Gaber even hung a photo in his office featuring a ruler measuring the appropriate height of a pavement defect as an example of a good spot to fake a fall, Williams said.

In total, the runners brought in 43 fictitious claims, of which Gaber settled 24 for $382,000. As of yesterday, Williams said, 24 defendants were being sought and 22 had been arrested and charged with insurance fraud, conspiracy and related crimes.

Assistant District Attorney Linda Montag said of the 22 people under arrest, 15 had pleaded guilty, three are expected to plead guilty and four will be admitted into diversion programs.

She encouraged those still on the lam to turn themselves in at the nearest police station or to call the investigation's lead detective, Alfredo Quintile, at 215-686-8760.

She said the investigation was aided by the cooperation of insurance companies, the National Insurance Crime Bureau and community groups such as the residents of the 1900 block of Catherine Street, who realized they were being targeted by Gaber because their homes were well insured.

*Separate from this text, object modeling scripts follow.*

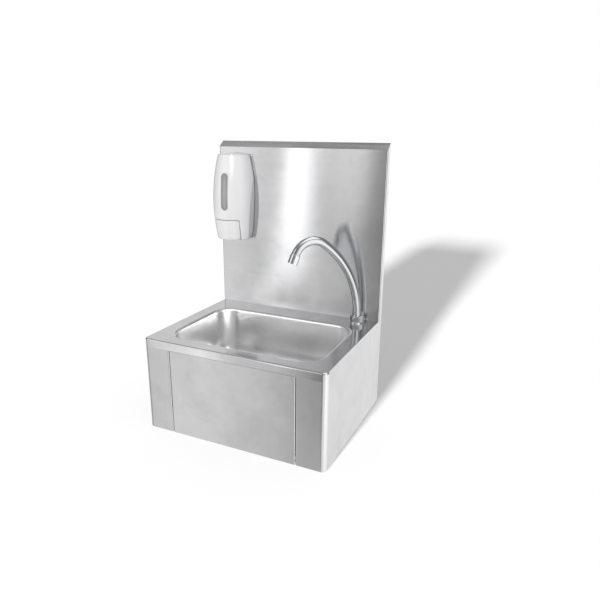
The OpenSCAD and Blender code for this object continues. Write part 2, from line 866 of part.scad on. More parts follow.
// Hexagonal nut that holds the spout's collar and lets it turn
module swivel_nut() {
    color([0.86, 0.87, 0.89]) at_spout(base_ring_t) rotate(swivel_turn) difference() {
        hex(swivel_af, swivel_top - base_ring_t);
        translate([0, 0, -cut]) cylinder(r = shank_r + run_gap, h = swivel_cavity - base_ring_t + cut);
        cylinder(r = tube_r + run_gap, h = swivel_top);
    }
}

// Places a child where the spout's centre line leads: X is the way the spout points, Z is up
module spout_frame() {
    at_spout(0) rotate(270 - spout_turn) children();
}
bend_x = long_bend_r * (1 - cos(long_bend_a));
bend_z = tube_rise + long_bend_r * sin(long_bend_a);
module tube_section(rise = 0) {
    difference() {
        circle(tube_r + rise);
        circle(tube_r - tube_wall - rise);
    }
}

// Fine bead that joins two lengths of the tube
module tube_joint() {
    translate([0, 0, -joint_l / 2]) linear_extrude(joint_l) tube_section(joint_rise);
}

// Child at the spout's open end, its Z along the flow
module spout_end() {
    a = long_bend_a + top_bend_a;
    spout_frame() translate([bend_x + top_bend_r * (cos(long_bend_a) - cos(a)), 0,
        bend_z - top_bend_r * (sin(long_bend_a) - sin(a))]) rotate([0, a, 0]) children();
}

// Spigot that turns in the shank, with a groove for each O-ring
module spout_spigot(top) {
    foot = cut - socket_low;
    lands = [[foot, top - 2 * o_ring_step - o_ring_r],
        [top - 2 * o_ring_step + o_ring_r, top - o_ring_step - o_ring_r],
        [top - o_ring_step + o_ring_r, top + cut]];
    translate([0, 0, foot]) cylinder(r = spout_spigot_r - 2 * o_ring_r, h = top - foot);
    for (land = lands) translate([0, 0, land[0]]) cylinder(r = spout_spigot_r, h = land[1] - land[0]);
}

module spout_tube() {
    low = shank_top + free_gap;
    color([0.85, 0.86, 0.88]) {
        spout_frame() {
            difference() {
                union() {
                    translate([0, 0, low]) cylinder(r = collar_r, h = swivel_cavity - low - free_gap);
                    translate([0, 0, low]) cylinder(r = tube_r, h = tube_rise - low);
                    spout_spigot(low);
                }
                translate([0, 0, -socket_low]) cylinder(r = spout_bore_r, h = socket_low + tube_rise);
                translate([0, 0, low + cut]) cylinder(r = tube_r - tube_wall, h = tube_rise);
            }
            rotate([90, 0, 0]) {
                translate([long_bend_r, tube_rise, 0]) rotate(180) mirror([0, 1, 0])
                    rotate_extrude(angle = long_bend_a) translate([long_bend_r, 0]) tube_section();
                translate([bend_x + top_bend_r * cos(long_bend_a), bend_z - top_bend_r * sin(long_bend_a), 0])
                    rotate(180 - long_bend_a) mirror([0, 1, 0])
                        rotate_extrude(angle = top_bend_a) translate([top_bend_r, 0]) tube_section();
            }
        }
        spout_frame() {
            translate([0, 0, tube_rise]) tube_joint();
            translate([bend_x, 0, bend_z]) rotate([0, long_bend_a, 0]) tube_joint();
        }
        spout_end() {
            tube_joint();
            linear_extrude(aerator_grip) tube_section();
        }
    }
}

module spout_o_rings() {
    color([0.1, 0.1, 0.1]) spout_frame() for (i = [1, 2])
        translate([0, 0, shank_top + free_gap - i * o_ring_step]) rotate_extrude()
            translate([spout_spigot_r - o_ring_r, 0]) circle(o_ring_r - sheet_gap / 2);
}

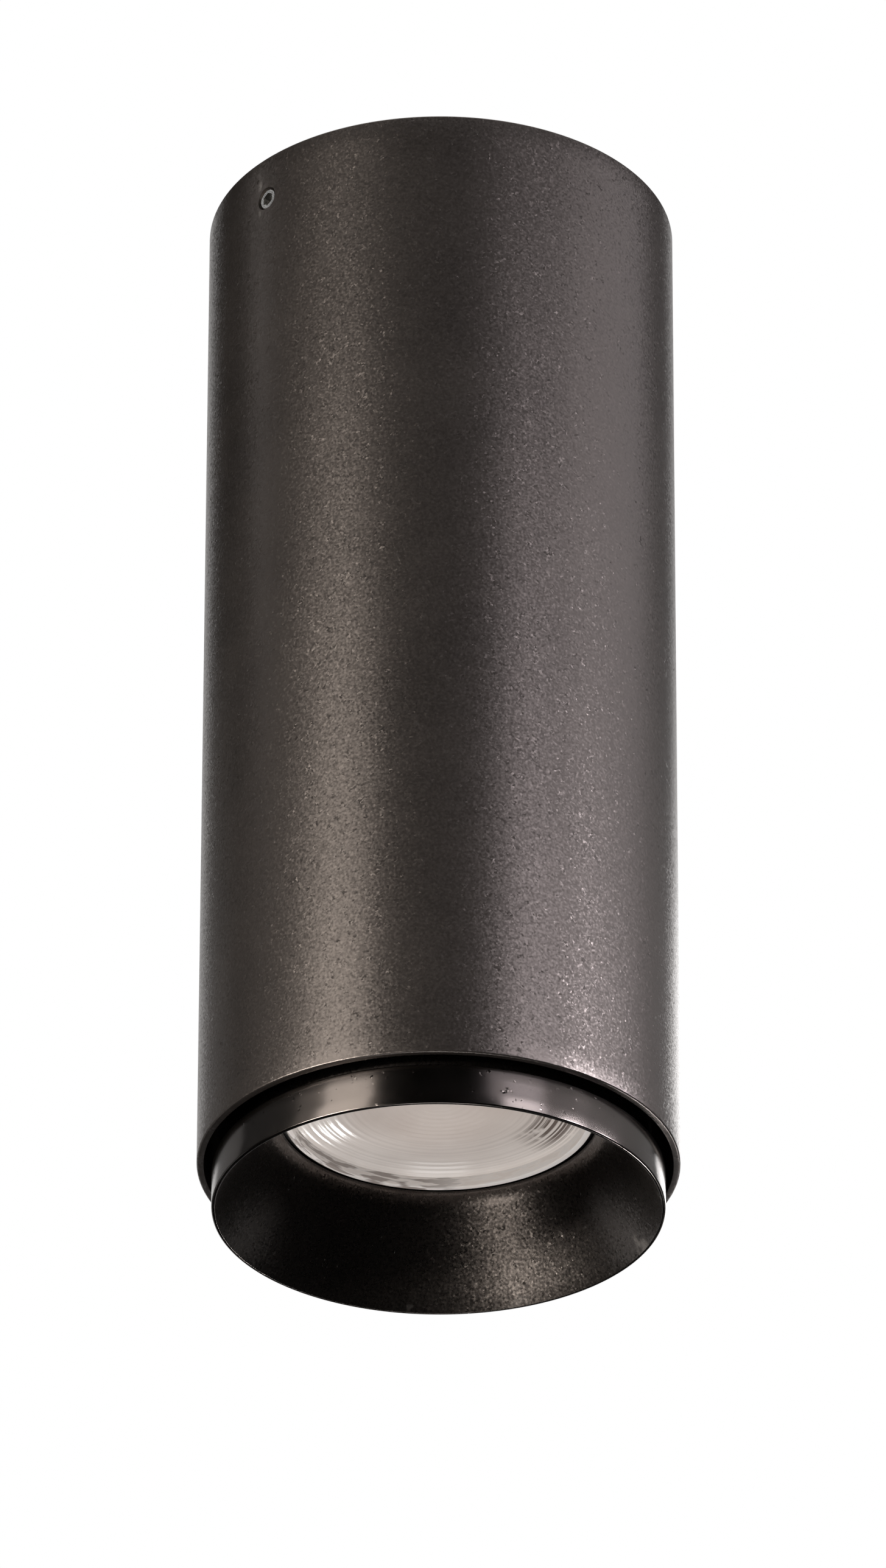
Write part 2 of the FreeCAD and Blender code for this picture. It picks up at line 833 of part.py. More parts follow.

Those neighbors, she said, "put together the matrix, put together the same motive, the same location - slip-and-falls that sounded alike - and they gathered together and they talked about it at community meetings."

Janet Fields-Himes, a paralegal who worked for Gaber for 10 years until she left in October 2011, gave damning testimony to the grand jury.

Many of Gaber's clients were drug abusers and homeless, she said.

Gaber didn't want any fall locations at unoccupied properties. Instead, he liked city and SEPTA claims until SEPTA installed cameras, Fields-Himes testified.

Gaber also didn't want to accept cases in which State Farm was the insurance company, she said, because it had a practice of sending every claim to its investigation unit.